HyperLink   Pinline: A Profile-Driven Automatic Inliner for the IMPACT Compiler
   
Publication Year:
  1996
Authors
  Ben-Chung Cheng
   
Published:
  MS thesis. University of Illinois at Urbana-Champaign, 1997.
   
Abstract:
The IMPACT C compiler was developed by the IMPACT research group [1]. It is a large, complex, but well-structured piece of software intended to exploit the highest ILP for wide-issue micro processors. Between the C source code and the machine-dependent assembly code, the IMPACT compiler maintains three families intermediate representations: Pcode [2], Hcode [3], and Lcode [4]. Pcode is the high-level intermediate language.

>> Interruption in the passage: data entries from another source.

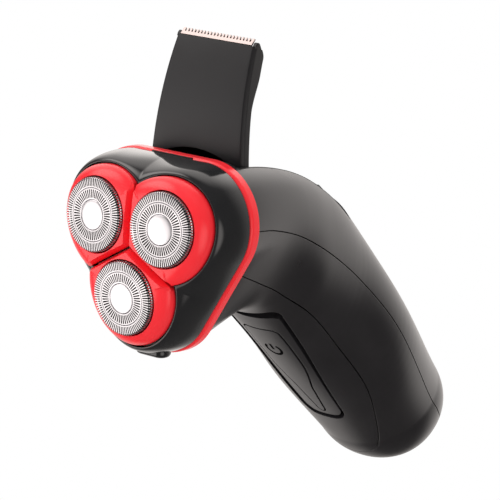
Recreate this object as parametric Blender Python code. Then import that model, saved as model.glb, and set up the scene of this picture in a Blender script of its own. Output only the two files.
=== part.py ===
"""Three-headed rotary shaver with a pop-up trimmer, built as separate pieces.

Lengths are in millimetres and are turned into metres when a mesh is made.
Shapes are drawn in the head's own axes: x across, y up the shaving face and
z straight out of it.  One empty turns those axes so the grip stands upright.
"""
import bpy
import bmesh
import numpy as np
from math import acos, atan2, cos, pi, radians, sin, sqrt
from mathutils import Matrix, Vector
from mathutils.geometry import tessellate_polygon

for leftover in list(bpy.data.objects):
    bpy.data.objects.remove(leftover, do_unlink=True)

# ---------------------------------------------------------------- overall sizes
METRES = 0.001
GAP = 0.3                   # clearance between neighbouring pieces
GRIP_SLANT = 43.0           # degrees between the grip and the head's own axis

# shaving units
UNIT_RADIUS = 14.7          # head axis to the middle of each shaving unit
UNIT_TILT = 4.0             # degrees each unit leans outward
UNIT_ANGLES = {"left": 150.0, "right": 30.0, "bottom": 270.0}
CUTTER_RADIUS = 10.75
CUTTER_TOP = 1.0            # crown of the cutter above the unit's datum
CUTTER_WALL = 0.7
FRAME_FRONT = -7.6
FRAME_THICKNESS = 1.4
CUTTER_SKIRT = 4.4          # how far the cutter cup reaches down
BADGE_RADIUS = 4.3
FLOAT_TRAVEL = 0.8          # how far a unit can be pressed in
PETAL_RADIUS = 14.8
PETAL_TOP = -0.6
PETAL_DROP = 4.6            # fall of the petal's rounded outer edge
PETAL_SKIRT = 5.4
GROOVE_HALF = 1.15          # half the width of the Y-shaped groove
NOTCH_FILL = 1.5            # how far the cap's opening is filled in between petals

# head cap, ring and hinge
CAP_LOBE = 15.0             # head axis to the middle of each rounded corner
CAP_CORNER = 17.5
CAP_BACK = -17.3
CAP_RIM = -6.0
CAP_WALL = 1.6
RING_CORNER = 18.0
RING_FRONT = -17.6
RING_DEPTH = 3.4
RING_WIDTH = 2.7
HINGE_HEIGHT = CAP_LOBE / 2 + CAP_CORNER
HINGE_BACK = -17.75
HINGE_PIN_RADIUS = 0.55
HINGE_HALF_LENGTH = 7.5
HINGE_SLOT_HALF = 7.9
HINGE_SLOT_DEPTH = 1.1
RELEASE_HALF_WIDTH = 5.5
RELEASE_FRONT = -11.5

# gearbox
GEAR_TEETH = 30
PINION_TEETH = 12
GEAR_MODULE = 0.7
GEAR_THICKNESS = 3.0
GEAR_FRONT = -14.3
SHAFT_RADIUS = 1.5
SHAFT_TOP = -3.5
GEARBOX_CORNER = 14.8
GEARBOX_TAPER = 2.5         # the gearbox narrows this much at its back
GEARBOX_BACK = -24.6
GEARBOX_FLOOR = 1.8
GEARBOX_WALL = 1.3
COVER_FRONT = -11.5
COVER_THICKNESS = 1.4
SCREW_RADIUS = 17.0         # head axis to the cover screws
MOTOR_RADIUS = 9.8
MOTOR_LENGTH = 26.0

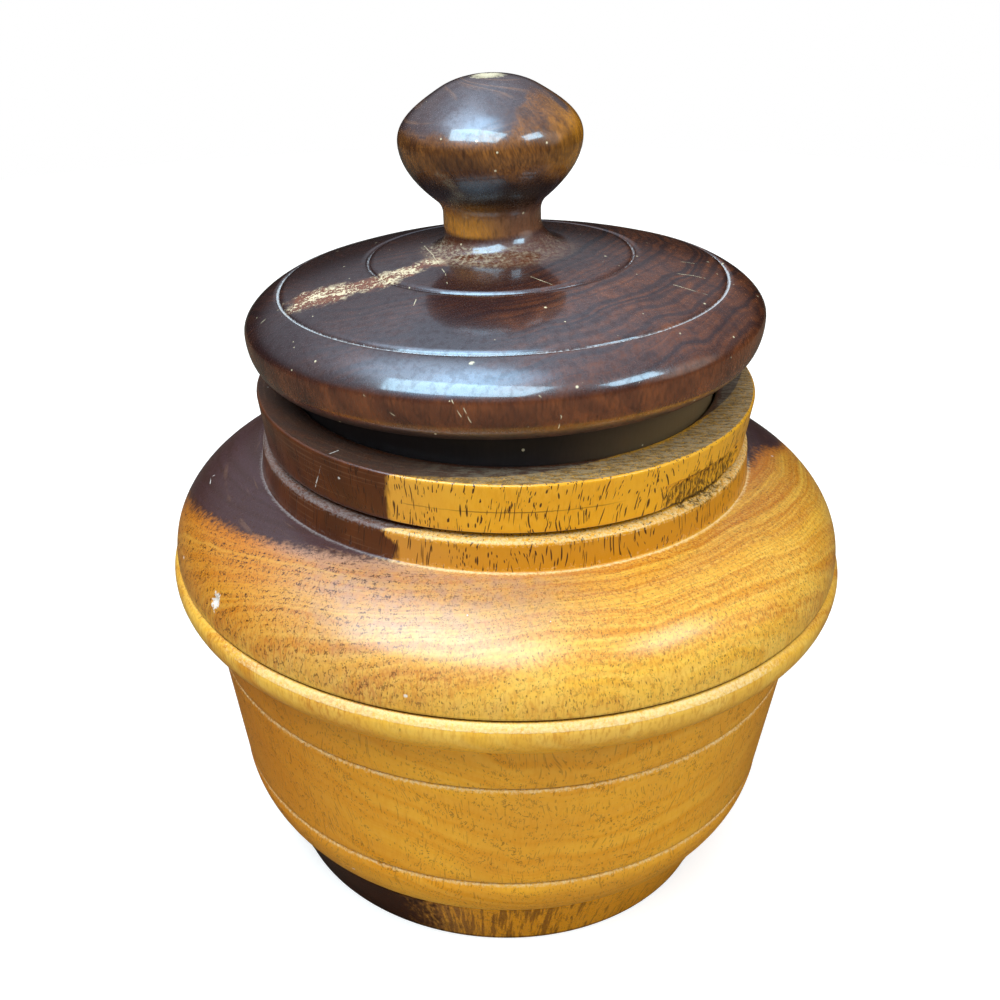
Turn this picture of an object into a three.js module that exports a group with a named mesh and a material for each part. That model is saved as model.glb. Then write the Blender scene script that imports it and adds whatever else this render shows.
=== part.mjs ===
// Lidded wooden jar, turned on a lathe: a hollow body, and a plug lid in one piece with its knob.
// Millimetres, +Z up, origin at the centre of the foot's underside.
import * as THREE from 'three';

// Mouth and neck: a lower band with a round lip, a cut, and an upper band that spreads to the rim
const MOUTH_RADIUS = 37.0;
const MOUTH_EDGE = 0.3;
const RIM_WALL = 6.5;
const RIM_EDGE = 0.5;
const RIM_SPREAD = 1.1;
const UPPER_BAND_HEIGHT = 8.6;
const BAND_CUT_DEPTH = 1.5;
const BAND_CUT_WIDTH = 1.2;
const LOWER_BAND_STEP = 1.0;
const LOWER_BAND_HEIGHT = 5.3;
const LOWER_BAND_DRAFT = 0.2;
const LOWER_BAND_LIP = 0.9;
const LOWER_BAND_LIP_DEG = 80;
const NECK_FILLET = 0.9;

// Shoulder, part of an ellipse whose crest lies just inside the neck
const SHOULDER_RISE = 14.3;
const SHOULDER_CREST_INSIDE_NECK = 3.4;
const SHOULDER_BULGE = 0.1;
const SHOULDER_CENTRE_ABOVE_LINE = 1.7;

// Bead round the widest part, and the line scribed over it
const BEAD_RADIUS = 60.9;
const BEAD_TOP_ROUND = 2.6;
const BEAD_LINE_DEG = 50;
const BEAD_LINE_DEPTH = 0.6;
const BEAD_UNDER_REACH = 5.0;
const BEAD_UNDER_DROP = 5.6;
const BEAD_UNDER_DEG = -75;
const BEAD_PROJECTION = 6.1;
const COVE_RISE = 4.0;

// Bowl, which turns in at the bottom, and the two lines scribed round it
const BOWL_HEIGHT = 39.4;
const BOWL_LOW_RADIUS = 50.7;
const TURN_IN = 2.9;
const TURN_IN_HEIGHT = 8.3;
const TURN_IN_FULLNESS = 0.55;
const LOW_LINE_ABOVE_TURN_IN = 1.2;
const MID_LINE_BELOW_COVE = 6.4;
const SCRIBE_WIDTH = 1.3;
const SCRIBE_DEPTH = 0.7;

// Foot, cut in under the bowl and narrowing downwards
const FOOT_HEIGHT = 12.6;
const UNDERCUT = 1.1;
const UNDERCUT_RISE = 0.6;
const FOOT_TAPER = 5.1;
const FOOT_EDGE = 0.7;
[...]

The grammar of Pcode maintains all constructs in C so that the Pcode intermediate representation (IR) can carry source-code information in order to perform source-to-source transformations. Pcode is further described in Chapter 2. Hcode is the middle-level IR in the IMPACT compiler. The major difference between Hcode and Pcode is that Hcode uses flattened control structures. For example, a loop construct in Pcode is transformed into basic blocks connected via if-then-else and goto constructs in Hcode. Originally, basic-block profiling and profile-driven inlining are performed in the Hcode level. Now they have been movd into the Pcode phase. Lcode is the low-level IR where machine-independent classic optimizations are applied. More advanced optimizing technilogies like superblock and hyperblock formations are also conducted in the Lcode level [5] [6]. Then machine-dependent code generators translate Lcode into assembly code. The architectures supported by the IMPACT compiler include AMD 29K [7], MIPS R3000 [8]. Sun SPARC [9], HP PA RISC and Intel x86.